If you believe deflation is an impossibility, you should invest with that base case in mind. There is no doubt that it is possible for the Fed to hyperinflate by just printing and circulating trillion dollar bills in response to infinite federal government borrowing. The point is whether it is likely that they will increase the money supply faster than debt is liquidated and defaulted. I don't think hyperinflation is a certainty so I'm keeping my options open in my own investment program.

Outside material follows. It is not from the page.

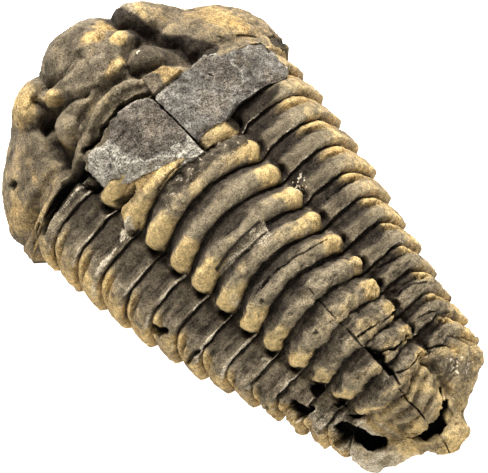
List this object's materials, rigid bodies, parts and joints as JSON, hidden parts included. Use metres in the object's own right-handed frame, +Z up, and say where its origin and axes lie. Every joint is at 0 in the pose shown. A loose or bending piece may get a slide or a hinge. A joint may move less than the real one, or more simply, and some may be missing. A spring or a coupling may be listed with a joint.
{
  "type": "trilobite fossil",
  "caption": "Calymenid trilobite fossil lying belly down: broad domed head, ringed body between ribbed side lobes, short pointed tail, grey rock slabs left on the neck.",
  "frame": {"origin": "middle of the flat underside's bounding box, on the surface that the fossil rests on", "axes": "+Y towards the head, +X to the fossil's right side, +Z up"},
  "size_m": [0.0374, 0.0632, 0.0171],
  "materials": {
    "stone": "matte ochre, brown and near-black fossil stone, finely pitted, with mid-grey rock on the neck"
  },
  "bodies": {
    "root": {"trilobite": "stone"}
  },
  "joints": []
}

You are overlooking the fundamental premise of acquiring gold and silver -- it is not done on its own merits, but to simply preserve the purchasing power of your current assets, which for most of you -- means ummm, paper dollars. Acquiring PM's happens to be more convenient and more liquid than buying farms or paintings or stamps or ammunition or Swiss francs. If I personally didn't believe that significant inflation (or less likely, hyperinflation) were coming, I wouldn't buy junk silver; I'd use that money to buy (gradually) a knockout 19th Century type set, HT and CW tokens, and other items of numismatic interest. I wouldn't have sold 20% of my collection to buy junk silver for my clueless heirs. I won't be here to see it happen; NO ONE, however, can point to any nation's fiat-money scheme of the past 200 years and find anything other than massive inflation, a bad end-game, and trashed dreams. We were blessed with abundant resources, relatively low-cost energy until the early 70s, a relatively low rate of population growth, and a physical geographical location secure from the horrors of World Wars I and II, other than Pearl Harbor. All those advantages and benefits have been squandered and pimped by the morons in Washington. The new standard of living will require some painful adjustments by the middle class. Having PM's in hand - helps. Even if you buy Midas Mufflerettes, those rounds also good for a free oil change, you are waaaaay ahead of the optimist who buys nothing. You won't need as many oil changes when the crunch comes -- gas will be $12 a gallon. Not possible, you say? It's already $9.75 in Norway, highest among the developed countries.
You are aware that this thread is several years old and some of the posters you replied to are no longer active members?
No, not aware of that - thanks. But what I wrote is TRUE. Mischievious xGAJx's "Yes" threw me off-track; that "Yes" was posted this morning. And what I said, some of you need to hear again.
I don't believe any of those members are here or have even read this thread. It's not my fight so you may post to yourself if you like. :>)
I think silver may be cheap now, but it's hard to tell. It's been hanging at around this price for so long that we are used to it.
I don't think silver will be easy to get ahold of if it goes below $18. I've got a good feeling the stamped out bullion inventory is getting thin due to apparently low demand. I base that on nothing but a hunch. Seems since we had the big blowout on 4/15 last year, the big down days since have seen the shelves cleared in minutes and the shortages last a few days, by which then the prices have rebounded or stabilized off their bottom.
It looks like silver is going to be in the 18's at days end. I think the price will go down for bullion as well. I bought a bunch on Friday and Saturday, so you can blame it on me. The price tanks right after I buy things.
For the past 3 months, regardless of price, there has been plenty of junk silver available in Columbus, but few if any ASEs, rounds, or bars. This is not a scientific survey, as it relates only to Craigslist, not to coin shops or auctions.
Silver closed over $19 and is now about $19.01, so we are barely holding over the magical 19 number, but how long can it hold out? I have a feeling we are testing a bottom, but there might be another bottom below...
I have seen more junk available lately as well. I also saw a pretty large group of 2012 ASE's come on the market around here. These are simply a reminder of an important fact, "the market can remain illogical longer than you can remain liquid". This person probably bought them for about $40, and had to liquidate at about half value. Maybe this person was right that long term silver will be higher than $40, it very well could be. However, the danger of investing too much money in any particular asset is that when you need to sell because of life, the market for that particular asset might be down. This is another reason diversity is a nice tool, it gives you a better chance to not have to sell some assets near a bottom when the time comes that you need the money.